Figure 7 shows the results of HS-SPME from a newspaper laminated in the first run of NARA's presses in 1936. A PDMS-DVB fiber was exposed for 40 minutes using the setup shown in figure 5. The background is noticeably higher compared to the DISPME data, and peaks from the glass beaker are also present. As noted above, the signal-to-noise ratio could be improved by increasing the agitation in the headspace. Along with DMP and DEP, the peak at 8.07 minutes might be a phthalate based on the m/z

Fig. 6. The top graph shows the total ion chromatogram from the 88CA48 lamination film. The middle data are from P911, and the bottom graph is from XCA 14672.
149 peak in its mass spectrum. It could not be positively identified based solely on the mass spectrum, however, and the retention time did not match any of the standards. In addition, a small phenol peak was detected. It is probably from the hydrolytic breakdown of TPP (Glastrup 1995). This reaction produces diphenyl phosphate, a strong acid that is believed to play a significant role in the degradation of cellulose triacetate (Shinagawa et al. 1992).

A group of documents related to the Louisiana Purchase had been treated and returned to storage at least one year before being analyzed with SPME. As noted in the introduction, it was known that the CA had deteriorated to some degree because water had to be added to the acetone bath in order to delaminate these documents. Scraps of CA had been trimmed from the edges of the film before bathing them. These scraps had been saved and were sampled using a drop of ethanol. As shown in figure 8, DMP, DEP, and DnBP were found. As with the newspaper, there were two other peaks that could not be positively identified. They both had strong signals at m/z 149, which suggests that they are phthalates. A small peak from phthalic anhydride was also found in several CA scraps. It is used to synthesize many phthalates (Wilson 1995), and its presence may indicate that a plasticizer is degrading (Shashoua 2001). In this project phthalic anhydride has been detected only in early CA films from the 1930s or in films that exhibited signs of deterioration.

The brand of CA film used on these Louisiana Purchase documents has not yet been identified, but, as can be seen by comparison with figure 6, it is not the 88CA48 film that NARA began using in the 1940s. The degree to which the composition of this early laminating film is related to its deterioration is unclear. This question might be clarified by analyzing other documents laminated at different times and evaluating the solubility of those films. Quantitative measurements of phthalic anhydride hydride, phenol, and other degradation products might also be correlated with the condition of the documents. If successful, it might be possible to use SPME to quickly test a set of laminated documents, evaluate their condition, and identify those most susceptible to deterioration.

Such further study will aid in understanding the complex process of CA degradation.
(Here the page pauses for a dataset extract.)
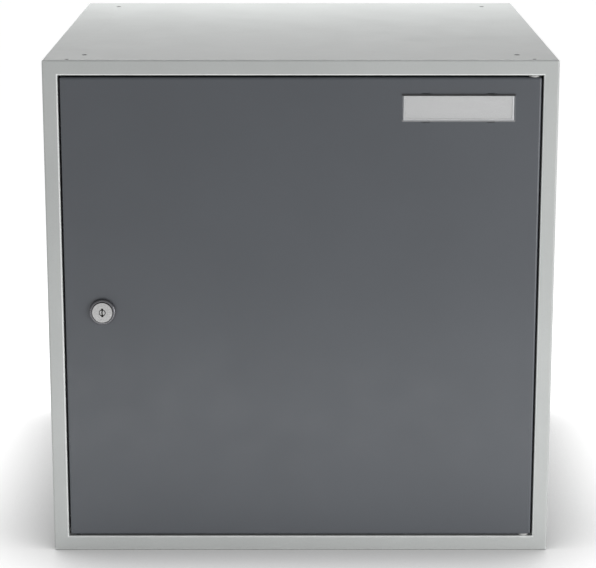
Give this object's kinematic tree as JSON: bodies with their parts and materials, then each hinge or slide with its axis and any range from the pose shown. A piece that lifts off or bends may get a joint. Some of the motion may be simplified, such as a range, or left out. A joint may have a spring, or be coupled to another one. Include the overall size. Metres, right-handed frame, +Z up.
{
  "type": "parcel locker",
  "caption": "Square sheet-steel parcel compartment with a pivot-hung right-hand door, quarter-turn cam lock and clear label holder; stackable, with coupling holes top and bottom.",
  "frame": {"origin": "centre of the underside of the casing, on the face that the locker stands on", "axes": "+X to the right seen from the front, +Y from the door to the back, +Z up"},
  "size_m": [0.5, 0.5053, 0.5],
  "materials": {
    "casing_paint": "light grey powder coat, fine texture, satin",
    "door_paint": "slate grey powder coat, fine texture, satin",
    "zinc_steel": "zinc-plated steel",
    "nickel": "satin nickel-plated die casting",
    "brass": "stamped brass",
    "nylon": "moulded pale grey nylon",
    "rubber": "moulded black rubber",
    "clear_plastic": "clear moulded plastic, lightly frosted",
    "card": "blank pale grey card"
  },
  "bodies": {
    "casing": {"top_panel": "casing_paint", "bottom_panel": "casing_paint", "left_panel": "casing_paint", "right_panel": "casing_paint", "back_panel": "casing_paint", "hinge_support_upper": "casing_paint", "hinge_support_lower": "casing_paint", "hinge_pin_upper": "zinc_steel", "hinge_pin_lower": "zinc_steel", "door_buffer_upper": "rubber", "door_buffer_lower": "rubber"},
    "door": {"door_panel": "door_paint", "door_stiffener": "door_paint", "hinge_bracket_upper": "door_paint", "hinge_bracket_lower": "door_paint", "hinge_bush_upper": "nylon", "hinge_bush_lower": "nylon", "label_holder": "clear_plastic", "label_card": "card", "lock_housing": "nickel", "lock_washer": "zinc_steel", "lock_nut": "zinc_steel"},
    "lock_rotor": {"lock_plug": "nickel", "lock_wafers": "brass", "lock_cam": "zinc_steel", "cam_washer": "zinc_steel", "cam_screw": "zinc_steel"}
  },
  "joints": [
    {"name": "door_hinge", "type": "hinge", "parent": "casing", "child": "door", "pos_m": [0.226, -0.244, 0.25], "axis": [0, 0, 1], "range_deg": [0, 110]},
    {"name": "lock_turn", "type": "hinge", "parent": "door", "child": "lock_rotor", "pos_m": [-0.196, -0.25, 0.25], "axis": [0, 1, 0], "range_deg": [0, 90]}
  ]
}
Although much accelerated aging research has been published on this topic, it is still difficult to evaluate the role of specific plasticizers. For example, although NBS research showed that BMEP is unstable, an analysis of a laminated document did not reveal the expected breakdown products (Conley 1998). Also, although TPP acts as a stabilizer in cellulose diacetate lamination films (Wilson and Forshee 1959a), it has been shown to play an important role in the degradation of cellulose triacetate photographic film (Shinagawa et al. 1992). Because of differences in materials, aging conditions, and analysis techniques, it is difficult to compare the results of different studies. In addition, a particular plasticizer may have different effects on the initial and secondary degradation reactions (Wilson and Forshee 1959a). Since most lamination films contain mixtures of plasticizers and other additives, the issue is complicated further. To supplement the accelerated aging research, it might be helpful to study some of the vast number of laminated documents that have been stored for decades at ambient conditions. SPME could be used to efficiently analyze the composition and degradation products of a range of documents laminated at different times with different films.

Finally, one of the Louisiana Purchase documents was sampled more than one year after it had been delaminated. The data, not shown, were taken on an older GC-MS system using the same type of column but different instrument settings. A PA fiber was placed on the document, covered with the top of a petri dish, and exposed for 75 minutes. DEP was detected as well as other compounds. Thus, analysis by HS-SPME may provide information about previous treatments. Besides lamination, this testing might reveal previous application of volatile pesticides (Ferrari et al. 2004).